Tenemos pues paisajes lindantes con la melancolía; el bebedor exalta el goce del fracaso y la pérdida. Pero, igual que toda posición melancólica esconde su posición megalómana, tras esa supuesta renuncia a todo, tras ese lugar que encarna con facilidad cierto desecho, se esconde un ser que, de alguna manera, pretende encarnar la excepción. El alcohólico, tal como sucede al cónsul, se ubica escapando a la ley que a todos atrapa. A él no le importa nada. Planea así un fantasma de libertad: él es ese que no está atado a nada y a nadie, solo a su botella. Ostenta un desprecio por el valor y el precio, pues él cuenta la cuenta que siempre es uno: está bebiendo infinitamente el mismo trago, la misma copa, y ese es su modo de resistirse a la alteridad.
5. Acto y muerte
Otro tema que la novela evoca es el coraje del borracho. Si acción y pensamiento se autoexcluyen, el borracho con su hacer, pretende parar el pensamiento incesante de sus cavilaciones obsesivas que frecuentemente lo inhiben. El borracho bebe como si hiciera algo; la evanescencia que produce en su ser parece ganarle al pensamiento, escapar al inconsciente, y de alguna manera, lo logra.

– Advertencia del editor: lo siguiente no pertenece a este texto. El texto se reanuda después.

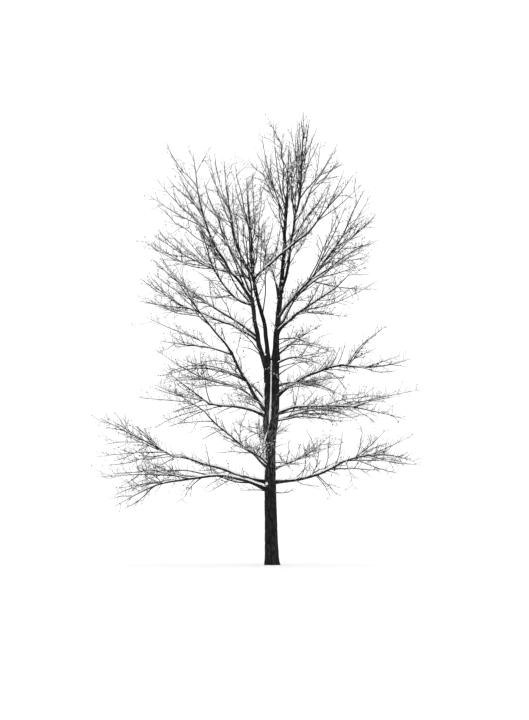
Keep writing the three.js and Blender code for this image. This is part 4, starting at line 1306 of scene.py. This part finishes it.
class WINTER_TREE_OT_leaders(bpy.types.Operator):
    """Adds the leaders above the forks"""

    bl_idname = "winter_tree.leaders"
    bl_label = "Leaders"

    def execute(self, context):
        add_limb_bark("leader_bark", LEADER_NAMES, spacing=0.025, step=0.06)
        return {"FINISHED"}


class WINTER_TREE_OT_boughs(bpy.types.Operator):
    """Adds the main boughs"""

    bl_idname = "winter_tree.boughs"
    bl_label = "Boughs"

    def execute(self, context):
        add_limb_bark("bough_bark", BOUGH_NAMES, spacing=0.024, step=0.07)
        return {"FINISHED"}


class WINTER_TREE_OT_branches(bpy.types.Operator):
    """Adds the stem and arms of every mass of twigs, and the lesser limbs"""

    bl_idname = "winter_tree.branches"
    bl_label = "Branches"

    def execute(self, context):
        stems = [plain_rings(stout(line), sides=8, step=0.16) for line in ALL_MASS_LINES]
        add_lofts("branch_wood", stems, [branch_bark()], MASS_NAMES)
        limbs = [plain_rings(stout(line), sides=7, step=0.16) for line in ALL_SIDE_LINES]
        add_lofts("side_limb_wood", limbs, [branch_bark()])
        return {"FINISHED"}


class WINTER_TREE_OT_twigs(bpy.types.Operator):
    """Grows twigs from the branches and boughs, each kind finer than the last"""

    bl_idname = "winter_tree.twigs"
    bl_label = "Twigs"

    def execute(self, context):
        seed = context.scene.winter_tree.twigs.seed
        tones = twig_barks()
        branch, long, brush, short, fine = [], [], [], [], []
        owners = dict(zip(MASS_NAMES, SMOOTH_MASSES)) | {name: [SMOOTH_LIMBS[name]] for name in CARRIERS}
        for owner, (name, lines) in enumerate((owners | {"trunk": [], "left_stem": []}).items()):
            rng = np.random.default_rng([seed, owner])
            reach, share = REACHES.get(name, 1.0), THINNED.get(name, 1.0)
            clean = 0.0 if name in MASS_NAMES else CLEAN
            limbs = as_shoots(lines + SMOOTH_SIDES[name], LIMB_PLACES)
            branch.append(side_shoots(limbs, BRANCH_RULE, rng, reach, clean=clean, grown=share))
            grown = [side_shoots(limbs, LONG_RULE, rng, reach, clean=clean, grown=share)]
            grown.append(side_shoots(branch[-1], LONG_RULE, rng, reach))
            if name in MASS_NAMES:
                known = [twig for i, line in enumerate(lines) for twig in first_twigs(line, owner, i)]
                grown.append(as_shoots(known, LONG_RULE.places))
            long.append(joined(grown))
            brush.append(side_shoots(limbs, BRUSH_RULE, rng, level=LEVEL, grown=share))
            short.append(joined([side_shoots(group[-1], SHORT_RULE, rng, reach) for group in (branch, long)]))
            fine.append(joined([side_shoots(group[-1], FINE_RULE, rng) for group in (short, brush)]))
        shoot_pieces("side_branches", branch, 5, tones)
        for name, groups in (("long", long), ("brush", brush), ("short", short), ("fine", fine)):
            shoot_pieces(name + "_twigs", groups, 3, tones)
        GROWN[:] = [branch, long, short]
        return {"FINISHED"}


class WINTER_TREE_OT_seed_heads(bpy.types.Operator):
    """Hangs dry seed heads at the tips of some of the twigs"""

    bl_idname = "winter_tree.seed_heads"
    bl_label = "Seed Heads"

    def execute(self, context):
        twigs = context.scene.winter_tree.twigs
        rng = np.random.default_rng([twigs.seed, len(MASSES)])
        _, long, short = GROWN
        heads = [seed_heads_on(group, twigs.headed, rng) for group in long]
        heads += [seed_heads_on(group, twigs.headed / RARER, rng) for group in short]
        shoot_pieces("seed_heads", heads, 5, [dry_seeds()])
        return {"FINISHED"}


class WINTER_TREE_OT_limb_snow(bpy.types.Operator):
    """Lays snow along the upper side of every limb that is level enough to hold it, and in the forks"""

    bl_idname = "winter_tree.limb_snow"
    bl_label = "Snow on Limbs"

    def execute(self, context):
        snow = context.scene.winter_tree.snow
        white = [fresh_snow()]
        limbs = [LIMBS[name] for name in LEADER_NAMES + BOUGH_NAMES]
        layers = (
            ("bough_snow", limbs, 0.11, SNOW_SECTION, snow.cover),
            ("branch_snow", ALL_MASS_LINES + ALL_SIDE_LINES, 0.17, SLIGHT_SECTION, snow.cover - HELD_LESS),
        )
        for name, lines, step, section, cover in layers:
            skins = [snow_rings(line, step, section, snow, seed, cover) for seed, line in enumerate(lines)]
            add_lofts(name, skins, white)
        bm = bmesh.new()
        for name in LEADER_NAMES + BOUGH_NAMES:
            add_fork_snow(bm, name, snow)
        add_piece("fork_snow", bm, white)
        return {"FINISHED"}


class WINTER_TREE_OT_stem_snow(bpy.types.Operator):
    """Plasters the stems' windward side with blown snow and packs the seam between them"""

    bl_idname = "winter_tree.stem_snow"
    bl_label = "Snow on Stems"

    def execute(self, context):
        snow = context.scene.winter_tree.snow
        crusts = [
            plaster_rings(LIMBS[name], snow, seed, *PLASTERED[name]) for seed, name in enumerate(PLASTERED)
        ]
        add_lofts("stem_plaster_snow", crusts, [fresh_snow()])
        seam = seam_rings(LIMBS["trunk"], LIMBS["left_stem"], *SEAMED)
        add_lofts("seam_snow", [seam], [fresh_snow()])
        return {"FINISHED"}


class WINTER_TREE_OT_twig_snow(bpy.types.Operator):
    """Sets clumps of snow along the twigs, which break their dark lines"""

    bl_idname = "winter_tree.twig_snow"
    bl_label = "Snow on Twigs"

    def execute(self, context):
        settings = context.scene.winter_tree
        clumps = []
        for kind, groups in enumerate(GROWN):
            rng = np.random.default_rng([settings.twigs.seed, kind, len(MASSES)])
            clumps += [clumps_on(group, settings.snow, rng) for group in groups]
        shoot_pieces("twig_snow", clumps, 3, [fresh_snow()])
        return {"FINISHED"}


class WINTER_TREE_OT_stage(bpy.types.Operator):
    """Adds the pale floor, the soft light and the camera"""

    bl_idname = "winter_tree.stage"
    bl_label = "Stage"

    def execute(self, context):
        scene = context.scene
        stage = scene.winter_tree.stage
        matt = {"Base Color": (*linear("#fcfcfc"), 1), "Roughness": 0.9}
        made = start_material("Pale studio floor", matt)[0]
        bm = bmesh.new()
        bmesh.ops.create_circle(bm, cap_ends=True, segments=96, radius=stage.floor)
        mesh = bpy.data.meshes.new("floor")
        bm.to_mesh(mesh)
        bm.free()
        mesh.materials.append(made)
        floor = bpy.data.objects.new("floor", mesh)
        scene.collection.objects.link(floor)
        world = bpy.data.worlds.new("White surround")
        world.use_nodes = True
        surround = world.node_tree.nodes["Background"]
        surround.inputs["Color"].default_value = (1, 1, 1, 1)
        surround.inputs["Strength"].default_value = stage.sky
        scene.world = world
        scene.view_settings.view_transform = "Standard"
        camera = bpy.data.objects.new("camera", bpy.data.cameras.new("camera"))
        camera.data.lens = stage.lens
        camera.data.clip_end = CLIP_END
        camera.location = (stage.aside, -stage.distance, stage.eye)
        camera.rotation_euler = (math.pi / 2 + stage.tilt, 0, 0)
        scene.collection.objects.link(camera)
        scene.camera = camera
        return {"FINISHED"}


class WINTER_TREE_PT_panel(bpy.types.Panel):
    """Lists the pieces of the tree in the order in which they are made"""

    bl_idname = "WINTER_TREE_PT_panel"
    bl_label = "Winter Tree"
    bl_space_type = "VIEW_3D"
    bl_region_type = "UI"
    bl_category = "Winter Tree"

    def draw(self, context):
        for step in STEPS:
            self.layout.operator(step.bl_idname)


STEPS = (
    WINTER_TREE_OT_stage,
    WINTER_TREE_OT_trunk,
    WINTER_TREE_OT_leaders,
    WINTER_TREE_OT_boughs,
    WINTER_TREE_OT_branches,
    WINTER_TREE_OT_twigs,
    WINTER_TREE_OT_seed_heads,
    WINTER_TREE_OT_limb_snow,
    WINTER_TREE_OT_stem_snow,
    WINTER_TREE_OT_twig_snow,
)
GROUPS = (BarkSettings, TwigSettings, SnowSettings, StageSettings, TreeSettings)
CLASSES = (*GROUPS, *STEPS, WINTER_TREE_PT_panel)


def register():
    for made in CLASSES:
        bpy.utils.register_class(made)
    bpy.types.Scene.winter_tree = PointerProperty(type=TreeSettings)


def unregister():
    del bpy.types.Scene.winter_tree
    for made in reversed(CLASSES):
        bpy.utils.unregister_class(made)


def main():
    """Makes the whole tree."""
    register()
    for step in STEPS:
        group, name = step.bl_idname.split(".")
        getattr(getattr(bpy.ops, group), name)()


if __name__ == "__main__":
    main()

Pero hay que diferenciar esa actividad de levantar una copa tras otra, que le permite a veces decir lo que piensa, entrar en cualquier disputa o sentir el coraje de pegarse, por ejemplo, de lo que constituye un acto. Efectivamente, lo que está totalmente clausurado en la ebriedad es la posibilidad de un acto. El acto requiere de un sujeto que decide, y lo hace sin garantías. El acto transforma al sujeto. Pues bien, los ruidos incesantes que produce el furor etílico están en las antípodas de actuar, de tomar a riesgo propio las consecuencias de una decisión. Porque allí, en la ebriedad, no hay más que evanescencia.
Finalmente el cónsul pareciera desafiar a la muerte. No por casualidad el día elegido para la narración es el día de los muertos. Dice que no teme a la muerte, que no le importa… pero la planea continuamente. También arremete contra el deseo. Contra el propio para empezar, porque él ha decidido escamotearlo, pero también contra el deseo del Otro. Desdeña cualquier manifestación de deseo a su alrededor, mostrando lo inerte de cualquier intento por parte del otro de tratarlo como sujeto, pues su propia anulación no es más que la operación de anular al otro.
La escritura que logra Malcolm Lowry en la que fue su novela por excelencia, podría pensarse como una operación fundamental que sustentó su sinthome. Malcolm toma su alcoholismo como material literario y produce así una escritura: hace de la errancia trazo, enfrenta al lenguaje trastocando las coordenadas del tiempo. Si Proust, en En busca del tiempo perdido, se toma el tiempo de escribir una obra colosal para evocar la imposibilidad de alcanzar el objeto, Lowry, en su novela, hace pasar la evanescencia del sujeto y el desgarro de la historia del siglo XX, por el ojal de las veinticuatro horas de un 2 de noviembre de 1938, a los pies de los volcanes de Cuauhnáhuac.